From reading Wiki at 90nm DD1 was 221mm^2 and DD2 was 23mm^2. 65nm was 120mm^2 and total PS3 power consumption dropped from power from 200W to 135W (although there may have been more changes.) At 45nm IBM said it would have a 40% reduction in power consumption and 34% area reduction.

But these numbers look wrong according to the B3D article: (What, B3D has a homepage?) "Less exciting than the thermal and frequency gains has been the pace of die size reduction, which after the second full node shrink has only now come down to an area of ~115mm2, a size that would not have seemed out of place had it been reached on the previous 65nm node (the original 90nm chip had a die area of 235mm2, and the 65nm chip an area of ~174mm2). Plaguing the rate of reduction are the analog circuits and I/O logic associated with the Rambus interfaces, which place a higher cap on the dimensional reduction of the die than could otherwise be achieved."

So it sounds like at 45nm there is room to spare (a hand tweaked version would hit under 100mm^2). Anyways, that makes a new Cell design, with a better PPE design, would not go much above 32SPEs without pushing beyond the Cell footprint on 90nm.
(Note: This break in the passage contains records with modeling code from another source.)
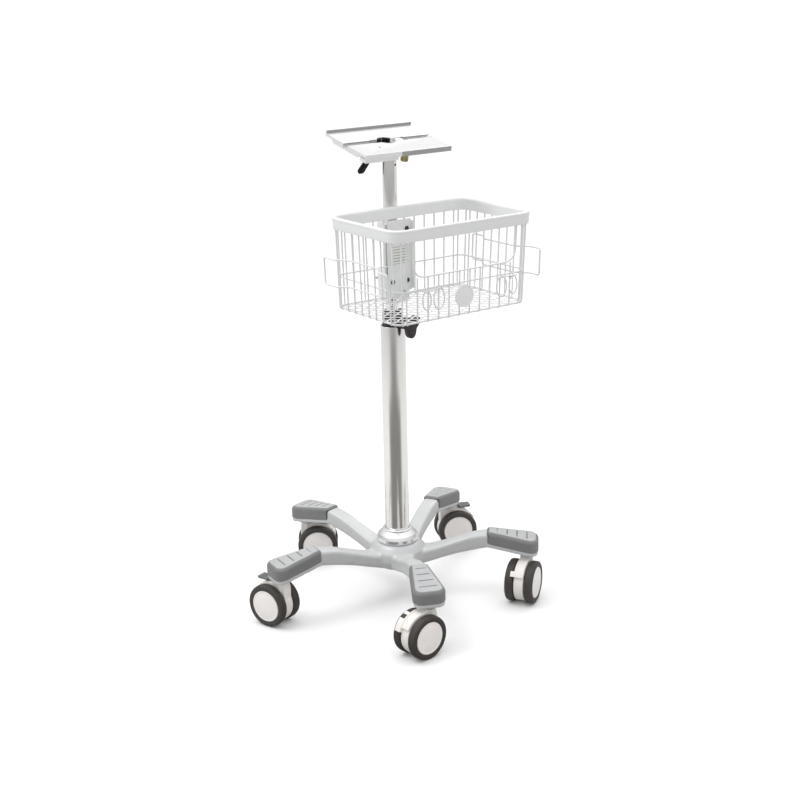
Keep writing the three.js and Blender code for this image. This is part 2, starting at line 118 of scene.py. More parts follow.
def inset(outline, d):
    """A closed outline, anticlockwise, moved inwards by d."""
    out = []
    n = len(outline)
    for i, p in enumerate(outline):
        e1 = (p - outline[i - 1]).normalized()
        e2 = (outline[(i + 1) % n] - p).normalized()
        n1 = Vector((-e1.y, e1.x))
        m = (n1 + Vector((-e2.y, e2.x))).normalized()
        out.append(p + m * (d / max(0.3, m.dot(n1))))
    return out


def loft(rings, loop=False, caps=True):
    """Skin over rings that have the same number of points."""
    n = len(rings[0])
    verts = [p for ring in rings for p in ring]
    faces = []
    for j in range(len(rings) if loop else len(rings) - 1):
        a, b = j * n, ((j + 1) % len(rings)) * n
        faces += [(a + i, a + (i + 1) % n, b + (i + 1) % n, b + i) for i in range(n)]
    if caps and not loop:
        faces += [tuple(range(n)), tuple(range((len(rings) - 1) * n, len(rings) * n))]
    return Shape(verts, faces)


def stepped(outline, levels):
    """Skin over the outline, which at each height z is moved inwards by d."""
    return loft([[(p.x, p.y, z) for p in inset(outline, d)] for z, d in levels])


def prism(outline, z0, z1, edge=0.0, steps=3):
    """Flat outline pulled up, with both rims rounded by edge."""
    outline = [Vector(p) for p in outline]
    arc = [k / steps * math.pi / 2 for k in range(steps + 1)] if edge else [math.pi / 2]
    low_rims = [(z0 + edge * (1 - math.cos(a)), edge * (1 - math.sin(a))) for a in arc]
    high_rims = [(z0 + z1 - z, d) for z, d in reversed(low_rims)]
    return stepped(outline, low_rims + high_rims)


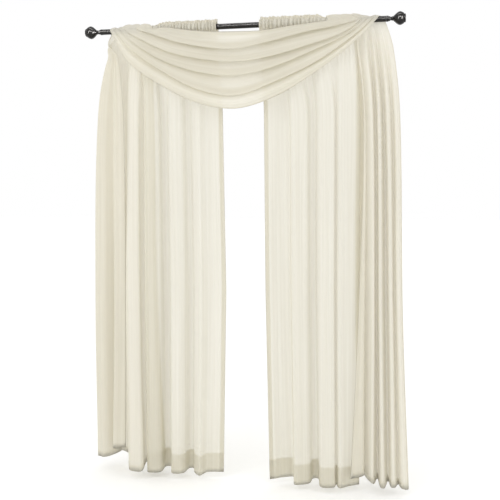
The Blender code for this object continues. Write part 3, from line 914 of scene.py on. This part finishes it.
def add_area(name, place, look_at, size, power):
    light = bpy.data.lights.new(name, "AREA")
    light.shape = "RECTANGLE"
    light.size, light.size_y = size
    light.energy = power
    item = bpy.data.objects.new(name, light)
    item.location = place
    direction = np.array(look_at) - np.array(place)
    yaw = math.atan2(-direction[0], direction[1])
    pitch = math.atan2(direction[2], math.hypot(direction[0], direction[1]))
    item.rotation_euler = Euler((math.pi / 2 + pitch, 0.0, yaw))
    bpy.context.collection.objects.link(item)
    return item


def make_studio():
    scene = bpy.context.scene
    world = bpy.data.worlds.new("studio")
    world.use_nodes = True
    set_inputs(world.node_tree.nodes["Background"], {"Color": WHITE, "Strength": 1.0})
    scene.world = world
    scene.view_settings.view_transform = "Standard"
    for name, row in LIGHTS.items():
        add_area(name, *row)
    for name, row in STREAK_LIGHTS.items():
        item = add_area(name, *row)
        item.visible_diffuse = False
        item.visible_transmission = False
    make_floor()


def make_camera():
    data = bpy.data.cameras.new("camera")
    data.sensor_width = SENSOR_MM
    data.lens = CAMERA_FOCAL_PX / IMAGE_PX * data.sensor_width
    data.shift_y = -SHIFT_PX / IMAGE_PX
    data.clip_end = SEES_TO
    camera = bpy.data.objects.new("camera", data)
    camera.location = CAMERA_AT
    pitch = -math.atan((HORIZON_RISE_PX - SHIFT_PX) / CAMERA_FOCAL_PX)
    camera.rotation_euler = Euler((math.pi / 2 + pitch, 0.0, math.radians(CAMERA_YAW)))
    bpy.context.collection.objects.link(camera)
    bpy.context.scene.camera = camera


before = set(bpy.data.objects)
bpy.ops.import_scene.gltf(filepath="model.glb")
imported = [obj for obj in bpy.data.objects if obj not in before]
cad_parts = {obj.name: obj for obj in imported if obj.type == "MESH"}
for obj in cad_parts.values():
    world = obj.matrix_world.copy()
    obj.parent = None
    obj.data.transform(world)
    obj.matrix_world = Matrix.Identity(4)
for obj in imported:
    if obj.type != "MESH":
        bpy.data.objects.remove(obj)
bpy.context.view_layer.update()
make_camera()
scarf_voile = voile("scarf_voile", **SCARF_VOILE)
panel_cloths = (voile("panel_voile", **PANEL_VOILE), voile("header_voile", **HEADER_VOILE))
make_panel("panel_left", LEFT_PANEL, LEFT_PANEL_CREASES, panel_cloths)
make_panel("panel_right", RIGHT_PANEL, RIGHT_PANEL_CREASES, panel_cloths)
make_scarf(scarf_voile)
make_hardware(gunmetal())
make_studio()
Maybe if the PPEs weren't a lot bigger and didn't see a big bump in cache and the SPEs didn't get a lot of new functionality they could go a little above the 32 but there are power issues to consider. And there may be desirable upgrades, like the below from Wiki, that could help address the heat issues and usability making it seem unlikely to see 64 or 256 (!) SPE designs.

It would be feasible to double the local store to 512 KiB per SPU leaving the total die area devoted to the SPU processors roughly unchanged. In this scenario, the SPU area devoted to the local store would increase to 60% while other areas shrink by half. Going this route would reduce heat, and increase performance on memory intensive workloads, but without yielding IBM much if any reduction in cost of manufacture.

GPGPUs are eating the SPE lunch anyhow. Cell v2.0 is Fermi/GCN ;)
 
. Plaguing the rate of reduction are the analog circuits and I/O logic associated with the Rambus interfaces, which place a higher cap on the dimensional reduction of the die than could otherwise be achieved.
I hope this doesn't apply to rambus terabyte XDR tech.